* START *
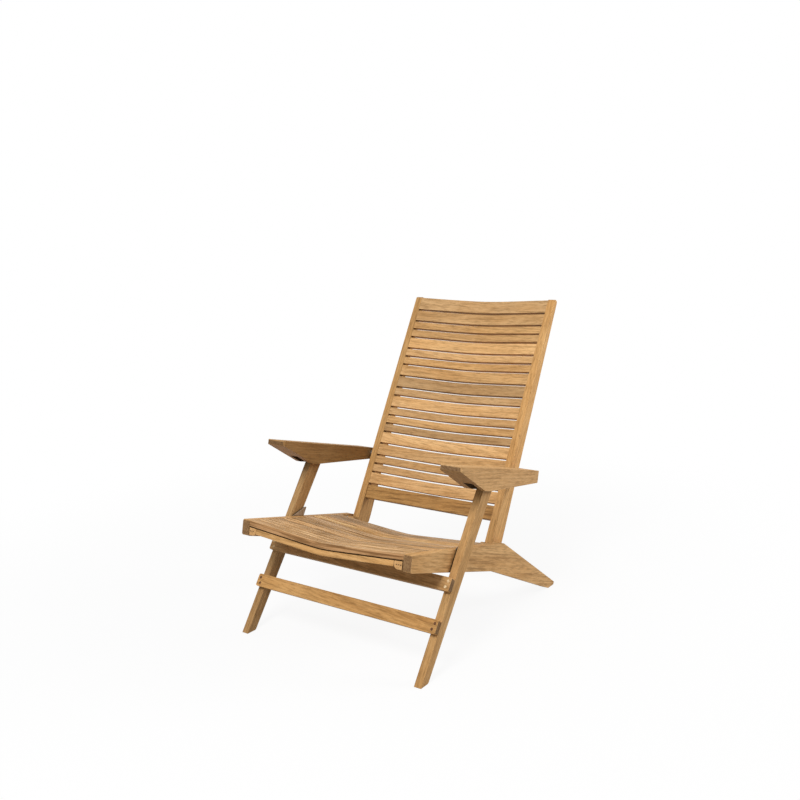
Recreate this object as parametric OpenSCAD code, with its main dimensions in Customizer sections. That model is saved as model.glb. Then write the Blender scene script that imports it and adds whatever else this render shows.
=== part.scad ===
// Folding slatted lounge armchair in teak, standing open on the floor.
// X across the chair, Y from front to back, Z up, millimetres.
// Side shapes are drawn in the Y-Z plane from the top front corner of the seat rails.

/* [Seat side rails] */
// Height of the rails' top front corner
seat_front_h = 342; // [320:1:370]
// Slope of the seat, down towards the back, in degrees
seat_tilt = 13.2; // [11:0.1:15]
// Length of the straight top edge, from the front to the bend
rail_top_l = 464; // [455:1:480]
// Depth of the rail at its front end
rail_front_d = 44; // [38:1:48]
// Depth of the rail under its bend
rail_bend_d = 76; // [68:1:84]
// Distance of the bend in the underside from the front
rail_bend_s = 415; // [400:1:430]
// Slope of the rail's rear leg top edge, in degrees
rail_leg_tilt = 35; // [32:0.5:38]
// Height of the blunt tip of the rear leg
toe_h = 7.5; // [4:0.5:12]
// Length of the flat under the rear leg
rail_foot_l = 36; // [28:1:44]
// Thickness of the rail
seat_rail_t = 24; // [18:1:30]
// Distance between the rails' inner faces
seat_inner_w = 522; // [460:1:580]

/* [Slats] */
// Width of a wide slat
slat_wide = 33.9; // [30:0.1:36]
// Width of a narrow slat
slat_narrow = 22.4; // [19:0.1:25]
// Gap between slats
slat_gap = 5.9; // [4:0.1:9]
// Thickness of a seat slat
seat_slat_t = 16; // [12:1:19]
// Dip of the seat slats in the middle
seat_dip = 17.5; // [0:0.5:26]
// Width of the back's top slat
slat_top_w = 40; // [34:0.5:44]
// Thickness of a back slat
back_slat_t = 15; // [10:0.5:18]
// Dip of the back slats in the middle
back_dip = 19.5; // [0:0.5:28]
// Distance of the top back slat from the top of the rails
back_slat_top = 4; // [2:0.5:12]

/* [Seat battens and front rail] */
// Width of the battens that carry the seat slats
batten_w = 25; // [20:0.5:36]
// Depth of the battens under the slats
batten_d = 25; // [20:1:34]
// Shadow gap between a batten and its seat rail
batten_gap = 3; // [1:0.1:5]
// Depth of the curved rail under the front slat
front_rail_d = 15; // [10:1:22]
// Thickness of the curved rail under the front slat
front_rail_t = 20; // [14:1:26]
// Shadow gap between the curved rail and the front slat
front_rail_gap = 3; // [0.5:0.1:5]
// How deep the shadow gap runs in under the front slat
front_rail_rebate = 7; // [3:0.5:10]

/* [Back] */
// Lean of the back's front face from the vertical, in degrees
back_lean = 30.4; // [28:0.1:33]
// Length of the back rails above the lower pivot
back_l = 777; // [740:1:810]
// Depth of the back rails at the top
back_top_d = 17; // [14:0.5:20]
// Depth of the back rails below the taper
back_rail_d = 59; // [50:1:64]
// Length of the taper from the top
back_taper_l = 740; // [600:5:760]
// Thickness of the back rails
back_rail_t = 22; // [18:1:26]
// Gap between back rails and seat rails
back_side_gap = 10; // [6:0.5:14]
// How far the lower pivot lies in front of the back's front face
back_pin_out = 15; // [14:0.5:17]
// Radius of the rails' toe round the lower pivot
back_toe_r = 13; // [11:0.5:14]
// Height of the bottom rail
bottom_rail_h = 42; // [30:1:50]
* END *
◆ WRITTEN INSTRUCTION ◆
What you return should be the lines from the start of the data through the line with "seat_inner_w = 522; // [460:1:580]", quoted exactly and nothing more.

◆ FINISHED ANSWER ◆
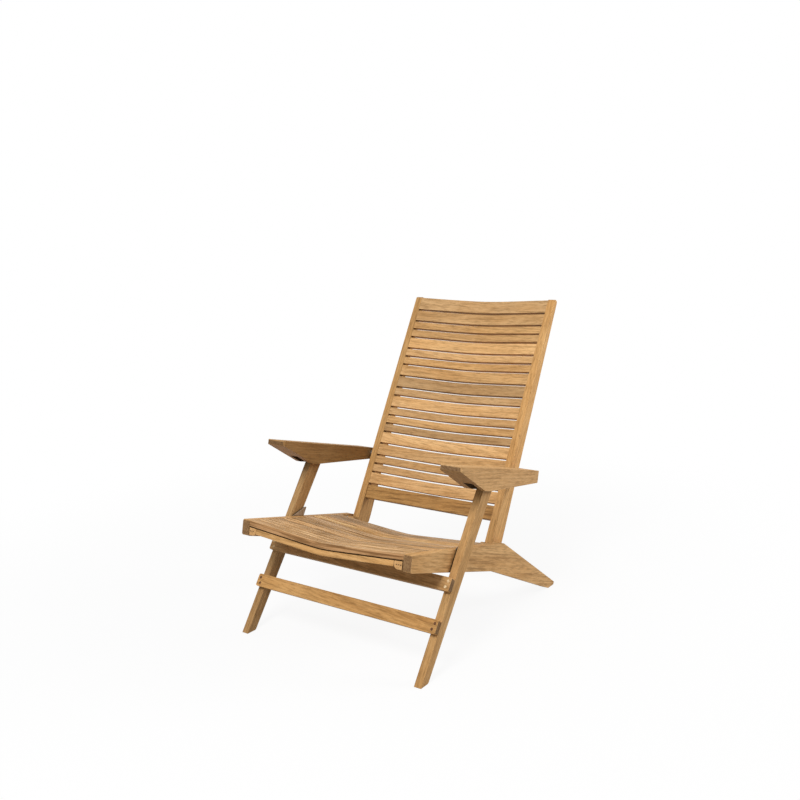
Recreate this object as parametric OpenSCAD code, with its main dimensions in Customizer sections. That model is saved as model.glb. Then write the Blender scene script that imports it and adds whatever else this render shows.
=== part.scad ===
// Folding slatted lounge armchair in teak, standing open on the floor.
// X across the chair, Y from front to back, Z up, millimetres.
// Side shapes are drawn in the Y-Z plane from the top front corner of the seat rails.

/* [Seat side rails] */
// Height of the rails' top front corner
seat_front_h = 342; // [320:1:370]
// Slope of the seat, down towards the back, in degrees
seat_tilt = 13.2; // [11:0.1:15]
// Length of the straight top edge, from the front to the bend
rail_top_l = 464; // [455:1:480]
// Depth of the rail at its front end
rail_front_d = 44; // [38:1:48]
// Depth of the rail under its bend
rail_bend_d = 76; // [68:1:84]
// Distance of the bend in the underside from the front
rail_bend_s = 415; // [400:1:430]
// Slope of the rail's rear leg top edge, in degrees
rail_leg_tilt = 35; // [32:0.5:38]
// Height of the blunt tip of the rear leg
toe_h = 7.5; // [4:0.5:12]
// Length of the flat under the rear leg
rail_foot_l = 36; // [28:1:44]
// Thickness of the rail
seat_rail_t = 24; // [18:1:30]
// Distance between the rails' inner faces
seat_inner_w = 522; // [460:1:580]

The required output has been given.